[Items listed in a dataset]
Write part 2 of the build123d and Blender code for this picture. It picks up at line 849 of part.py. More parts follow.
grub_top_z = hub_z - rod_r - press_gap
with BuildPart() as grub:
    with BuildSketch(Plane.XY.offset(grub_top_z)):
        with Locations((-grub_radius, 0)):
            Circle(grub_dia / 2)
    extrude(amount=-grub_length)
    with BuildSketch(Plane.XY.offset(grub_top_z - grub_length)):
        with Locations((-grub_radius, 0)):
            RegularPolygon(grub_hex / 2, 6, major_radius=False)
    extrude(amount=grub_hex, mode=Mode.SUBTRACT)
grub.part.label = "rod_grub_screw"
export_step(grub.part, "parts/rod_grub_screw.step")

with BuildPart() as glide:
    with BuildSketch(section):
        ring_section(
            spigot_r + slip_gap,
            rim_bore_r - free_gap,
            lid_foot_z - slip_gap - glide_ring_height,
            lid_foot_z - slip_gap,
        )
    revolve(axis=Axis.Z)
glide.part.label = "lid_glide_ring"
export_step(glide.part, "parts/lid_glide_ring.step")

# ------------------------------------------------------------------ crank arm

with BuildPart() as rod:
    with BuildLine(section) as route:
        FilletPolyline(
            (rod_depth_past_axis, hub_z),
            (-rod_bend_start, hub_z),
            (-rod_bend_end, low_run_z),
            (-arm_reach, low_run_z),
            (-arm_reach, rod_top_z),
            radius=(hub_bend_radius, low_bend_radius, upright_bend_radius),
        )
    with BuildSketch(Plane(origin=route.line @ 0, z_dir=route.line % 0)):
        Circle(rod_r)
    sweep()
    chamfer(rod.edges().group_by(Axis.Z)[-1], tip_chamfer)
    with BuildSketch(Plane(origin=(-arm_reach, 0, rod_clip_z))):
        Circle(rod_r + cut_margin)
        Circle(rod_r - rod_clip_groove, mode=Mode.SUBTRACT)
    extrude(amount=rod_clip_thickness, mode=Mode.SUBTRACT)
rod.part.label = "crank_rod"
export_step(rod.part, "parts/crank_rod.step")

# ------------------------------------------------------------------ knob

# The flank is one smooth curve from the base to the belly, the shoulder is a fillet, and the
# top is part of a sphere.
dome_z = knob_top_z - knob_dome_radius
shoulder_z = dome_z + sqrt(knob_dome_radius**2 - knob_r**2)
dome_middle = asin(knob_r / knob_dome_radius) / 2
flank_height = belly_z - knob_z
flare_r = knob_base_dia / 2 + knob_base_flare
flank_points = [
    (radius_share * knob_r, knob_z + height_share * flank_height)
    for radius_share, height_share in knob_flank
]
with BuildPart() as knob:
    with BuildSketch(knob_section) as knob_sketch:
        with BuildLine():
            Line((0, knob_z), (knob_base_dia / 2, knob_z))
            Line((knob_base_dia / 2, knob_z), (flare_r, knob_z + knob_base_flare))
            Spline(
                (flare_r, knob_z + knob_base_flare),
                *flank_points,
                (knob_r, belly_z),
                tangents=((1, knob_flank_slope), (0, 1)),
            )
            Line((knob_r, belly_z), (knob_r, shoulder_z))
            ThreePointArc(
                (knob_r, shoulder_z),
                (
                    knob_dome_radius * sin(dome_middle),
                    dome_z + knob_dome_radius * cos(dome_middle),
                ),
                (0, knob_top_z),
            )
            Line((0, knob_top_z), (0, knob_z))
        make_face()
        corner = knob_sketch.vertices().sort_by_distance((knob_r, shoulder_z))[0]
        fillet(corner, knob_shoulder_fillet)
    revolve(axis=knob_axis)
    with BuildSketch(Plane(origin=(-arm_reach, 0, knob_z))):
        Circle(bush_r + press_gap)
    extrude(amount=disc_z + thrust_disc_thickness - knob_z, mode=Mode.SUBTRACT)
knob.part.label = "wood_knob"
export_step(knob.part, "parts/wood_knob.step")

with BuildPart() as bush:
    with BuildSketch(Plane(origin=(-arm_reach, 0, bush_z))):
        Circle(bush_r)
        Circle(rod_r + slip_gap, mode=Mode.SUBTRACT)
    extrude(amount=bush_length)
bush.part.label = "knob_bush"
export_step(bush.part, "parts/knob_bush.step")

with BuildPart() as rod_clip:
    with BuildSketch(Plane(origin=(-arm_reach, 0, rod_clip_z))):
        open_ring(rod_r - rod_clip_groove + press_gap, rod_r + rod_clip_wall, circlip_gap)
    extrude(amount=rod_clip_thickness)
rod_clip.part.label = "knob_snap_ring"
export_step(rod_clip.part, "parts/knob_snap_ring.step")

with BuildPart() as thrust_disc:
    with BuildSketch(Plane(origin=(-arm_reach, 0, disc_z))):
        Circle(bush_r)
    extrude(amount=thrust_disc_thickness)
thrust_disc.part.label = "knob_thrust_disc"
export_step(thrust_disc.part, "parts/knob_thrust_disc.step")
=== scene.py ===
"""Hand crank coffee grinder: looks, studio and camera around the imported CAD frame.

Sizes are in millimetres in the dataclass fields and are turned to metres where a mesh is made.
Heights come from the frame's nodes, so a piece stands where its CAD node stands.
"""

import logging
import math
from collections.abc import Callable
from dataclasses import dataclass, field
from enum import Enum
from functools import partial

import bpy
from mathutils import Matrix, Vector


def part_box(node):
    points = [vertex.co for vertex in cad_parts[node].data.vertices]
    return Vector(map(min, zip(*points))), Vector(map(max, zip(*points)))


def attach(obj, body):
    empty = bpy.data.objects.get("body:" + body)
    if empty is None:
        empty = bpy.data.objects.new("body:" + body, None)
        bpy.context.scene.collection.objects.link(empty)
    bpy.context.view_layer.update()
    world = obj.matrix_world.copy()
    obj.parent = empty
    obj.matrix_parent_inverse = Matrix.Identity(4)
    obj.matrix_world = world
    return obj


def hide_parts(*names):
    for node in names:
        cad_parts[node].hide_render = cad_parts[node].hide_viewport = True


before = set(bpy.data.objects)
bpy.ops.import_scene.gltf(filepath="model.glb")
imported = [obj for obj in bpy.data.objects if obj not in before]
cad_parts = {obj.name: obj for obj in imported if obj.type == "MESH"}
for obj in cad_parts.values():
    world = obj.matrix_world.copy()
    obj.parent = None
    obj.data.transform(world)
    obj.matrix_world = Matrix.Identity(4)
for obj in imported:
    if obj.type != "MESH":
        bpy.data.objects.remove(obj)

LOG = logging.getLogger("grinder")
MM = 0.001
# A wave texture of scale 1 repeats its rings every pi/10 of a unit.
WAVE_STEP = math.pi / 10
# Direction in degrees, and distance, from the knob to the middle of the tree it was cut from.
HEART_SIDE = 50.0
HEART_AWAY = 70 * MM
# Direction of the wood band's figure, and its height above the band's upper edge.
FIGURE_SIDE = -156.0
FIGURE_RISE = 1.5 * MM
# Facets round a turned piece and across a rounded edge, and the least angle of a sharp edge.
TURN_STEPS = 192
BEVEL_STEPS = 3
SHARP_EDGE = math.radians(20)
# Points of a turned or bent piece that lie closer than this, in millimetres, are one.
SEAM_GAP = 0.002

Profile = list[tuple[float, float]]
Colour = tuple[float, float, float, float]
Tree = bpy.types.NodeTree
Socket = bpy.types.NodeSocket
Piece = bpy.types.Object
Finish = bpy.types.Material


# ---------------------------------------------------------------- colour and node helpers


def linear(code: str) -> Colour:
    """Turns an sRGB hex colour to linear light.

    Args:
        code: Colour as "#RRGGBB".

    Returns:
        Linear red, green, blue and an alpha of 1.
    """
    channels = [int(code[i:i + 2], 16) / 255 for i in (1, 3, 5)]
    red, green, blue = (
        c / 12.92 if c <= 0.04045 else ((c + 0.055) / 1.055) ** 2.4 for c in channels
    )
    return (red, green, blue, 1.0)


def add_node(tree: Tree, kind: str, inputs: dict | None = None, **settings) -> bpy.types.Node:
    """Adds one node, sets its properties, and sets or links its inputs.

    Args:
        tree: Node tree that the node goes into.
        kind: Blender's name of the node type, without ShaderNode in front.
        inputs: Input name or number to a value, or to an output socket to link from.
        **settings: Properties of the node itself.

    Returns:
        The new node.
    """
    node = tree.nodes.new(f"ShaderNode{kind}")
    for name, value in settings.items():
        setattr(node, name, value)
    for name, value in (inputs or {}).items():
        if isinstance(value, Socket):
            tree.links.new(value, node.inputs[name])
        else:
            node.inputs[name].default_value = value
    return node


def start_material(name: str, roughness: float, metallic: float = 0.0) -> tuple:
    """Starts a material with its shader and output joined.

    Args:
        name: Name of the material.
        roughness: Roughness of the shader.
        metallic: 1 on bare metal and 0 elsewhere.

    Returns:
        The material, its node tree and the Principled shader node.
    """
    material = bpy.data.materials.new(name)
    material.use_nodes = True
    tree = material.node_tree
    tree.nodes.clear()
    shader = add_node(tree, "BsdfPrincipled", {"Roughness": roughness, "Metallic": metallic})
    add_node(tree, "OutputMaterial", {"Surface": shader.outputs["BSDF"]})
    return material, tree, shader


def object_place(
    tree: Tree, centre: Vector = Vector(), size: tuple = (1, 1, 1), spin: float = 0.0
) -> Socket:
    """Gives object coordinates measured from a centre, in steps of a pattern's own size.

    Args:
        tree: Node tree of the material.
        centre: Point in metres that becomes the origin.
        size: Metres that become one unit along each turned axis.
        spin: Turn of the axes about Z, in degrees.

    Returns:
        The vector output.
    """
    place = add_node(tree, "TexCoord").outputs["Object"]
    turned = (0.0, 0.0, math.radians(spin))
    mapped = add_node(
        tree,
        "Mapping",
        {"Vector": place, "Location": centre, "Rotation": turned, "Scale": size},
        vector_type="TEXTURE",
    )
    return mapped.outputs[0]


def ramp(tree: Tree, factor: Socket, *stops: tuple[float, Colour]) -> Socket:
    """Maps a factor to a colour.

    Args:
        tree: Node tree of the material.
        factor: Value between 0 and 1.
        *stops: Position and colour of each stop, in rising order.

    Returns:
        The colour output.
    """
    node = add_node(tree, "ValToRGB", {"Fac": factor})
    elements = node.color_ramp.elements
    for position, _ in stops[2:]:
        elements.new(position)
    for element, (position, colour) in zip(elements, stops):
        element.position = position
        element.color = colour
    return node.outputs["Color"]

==

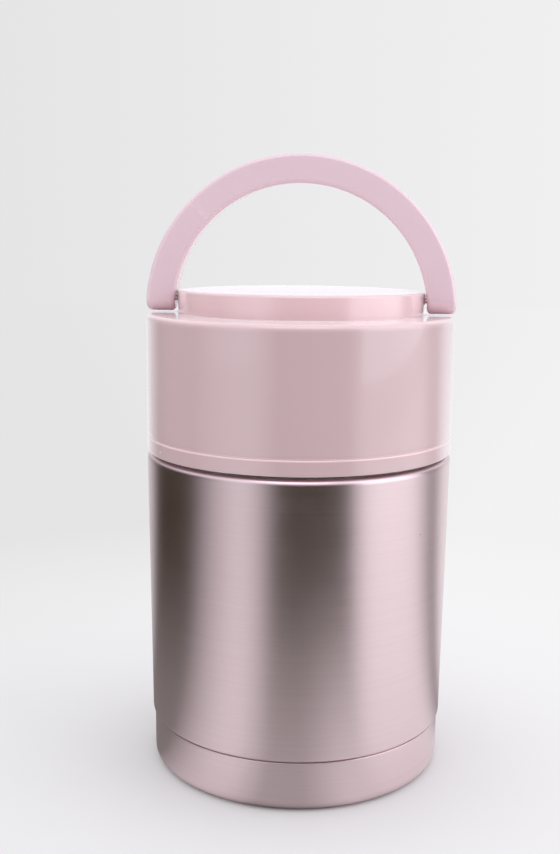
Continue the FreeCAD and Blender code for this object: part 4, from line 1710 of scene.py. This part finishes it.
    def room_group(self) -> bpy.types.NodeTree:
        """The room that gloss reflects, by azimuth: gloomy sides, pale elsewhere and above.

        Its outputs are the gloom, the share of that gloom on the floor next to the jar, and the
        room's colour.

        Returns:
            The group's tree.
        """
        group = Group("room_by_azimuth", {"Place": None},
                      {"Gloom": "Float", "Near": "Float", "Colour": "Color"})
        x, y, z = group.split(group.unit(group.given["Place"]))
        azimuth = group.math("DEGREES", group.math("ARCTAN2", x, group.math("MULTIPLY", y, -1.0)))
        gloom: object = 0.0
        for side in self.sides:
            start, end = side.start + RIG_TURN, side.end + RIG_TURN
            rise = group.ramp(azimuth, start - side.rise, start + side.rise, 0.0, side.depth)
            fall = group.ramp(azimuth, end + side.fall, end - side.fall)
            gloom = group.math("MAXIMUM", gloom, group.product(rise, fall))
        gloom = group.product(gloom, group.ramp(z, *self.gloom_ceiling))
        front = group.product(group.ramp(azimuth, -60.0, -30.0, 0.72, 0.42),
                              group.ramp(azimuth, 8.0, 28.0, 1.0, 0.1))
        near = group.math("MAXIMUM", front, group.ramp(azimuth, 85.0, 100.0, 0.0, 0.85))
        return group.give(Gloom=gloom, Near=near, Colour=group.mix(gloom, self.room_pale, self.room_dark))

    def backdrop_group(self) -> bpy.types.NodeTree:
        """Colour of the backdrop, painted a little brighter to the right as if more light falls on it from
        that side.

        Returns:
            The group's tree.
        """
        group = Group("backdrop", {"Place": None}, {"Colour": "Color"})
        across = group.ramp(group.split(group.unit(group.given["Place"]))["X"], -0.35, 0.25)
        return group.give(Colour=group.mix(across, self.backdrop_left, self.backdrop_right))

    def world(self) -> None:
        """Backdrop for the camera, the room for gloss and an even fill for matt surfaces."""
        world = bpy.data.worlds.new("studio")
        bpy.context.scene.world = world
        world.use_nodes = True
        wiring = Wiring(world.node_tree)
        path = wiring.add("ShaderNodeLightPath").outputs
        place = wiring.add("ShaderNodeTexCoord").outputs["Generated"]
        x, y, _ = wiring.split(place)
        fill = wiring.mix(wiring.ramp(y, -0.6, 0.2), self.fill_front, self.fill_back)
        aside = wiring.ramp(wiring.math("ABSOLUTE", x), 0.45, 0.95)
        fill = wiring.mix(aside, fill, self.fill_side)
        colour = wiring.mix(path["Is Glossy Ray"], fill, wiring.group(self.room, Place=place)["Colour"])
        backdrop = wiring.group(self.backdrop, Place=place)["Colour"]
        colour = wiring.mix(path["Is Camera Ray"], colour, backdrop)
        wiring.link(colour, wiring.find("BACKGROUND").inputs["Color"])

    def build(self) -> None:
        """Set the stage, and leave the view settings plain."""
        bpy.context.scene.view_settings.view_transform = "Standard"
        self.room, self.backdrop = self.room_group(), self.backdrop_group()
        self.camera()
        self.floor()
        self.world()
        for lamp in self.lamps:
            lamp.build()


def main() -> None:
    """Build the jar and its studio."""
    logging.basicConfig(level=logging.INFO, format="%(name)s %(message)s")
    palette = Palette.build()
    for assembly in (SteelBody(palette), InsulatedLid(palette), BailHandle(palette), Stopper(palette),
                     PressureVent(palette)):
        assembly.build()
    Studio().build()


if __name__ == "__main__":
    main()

GIVEN EXERCISE —
Using the entries above, repeat only the lines from the one containing "extrude(amount=thrust_disc_thickness)" through the one containing "bpy.data.objects.remove(obj)", end lines included.

FINAL RESULT —
    extrude(amount=thrust_disc_thickness)
thrust_disc.part.label = "knob_thrust_disc"
export_step(thrust_disc.part, "parts/knob_thrust_disc.step")
=== scene.py ===
"""Hand crank coffee grinder: looks, studio and camera around the imported CAD frame.

Sizes are in millimetres in the dataclass fields and are turned to metres where a mesh is made.
Heights come from the frame's nodes, so a piece stands where its CAD node stands.
"""

import logging
import math
from collections.abc import Callable
from dataclasses import dataclass, field
from enum import Enum
from functools import partial

import bpy
from mathutils import Matrix, Vector


def part_box(node):
    points = [vertex.co for vertex in cad_parts[node].data.vertices]
    return Vector(map(min, zip(*points))), Vector(map(max, zip(*points)))


def attach(obj, body):
    empty = bpy.data.objects.get("body:" + body)
    if empty is None:
        empty = bpy.data.objects.new("body:" + body, None)
        bpy.context.scene.collection.objects.link(empty)
    bpy.context.view_layer.update()
    world = obj.matrix_world.copy()
    obj.parent = empty
    obj.matrix_parent_inverse = Matrix.Identity(4)
    obj.matrix_world = world
    return obj


def hide_parts(*names):
    for node in names:
        cad_parts[node].hide_render = cad_parts[node].hide_viewport = True


before = set(bpy.data.objects)
bpy.ops.import_scene.gltf(filepath="model.glb")
imported = [obj for obj in bpy.data.objects if obj not in before]
cad_parts = {obj.name: obj for obj in imported if obj.type == "MESH"}
for obj in cad_parts.values():
    world = obj.matrix_world.copy()
    obj.parent = None
    obj.data.transform(world)
    obj.matrix_world = Matrix.Identity(4)
for obj in imported:
    if obj.type != "MESH":
        bpy.data.objects.remove(obj)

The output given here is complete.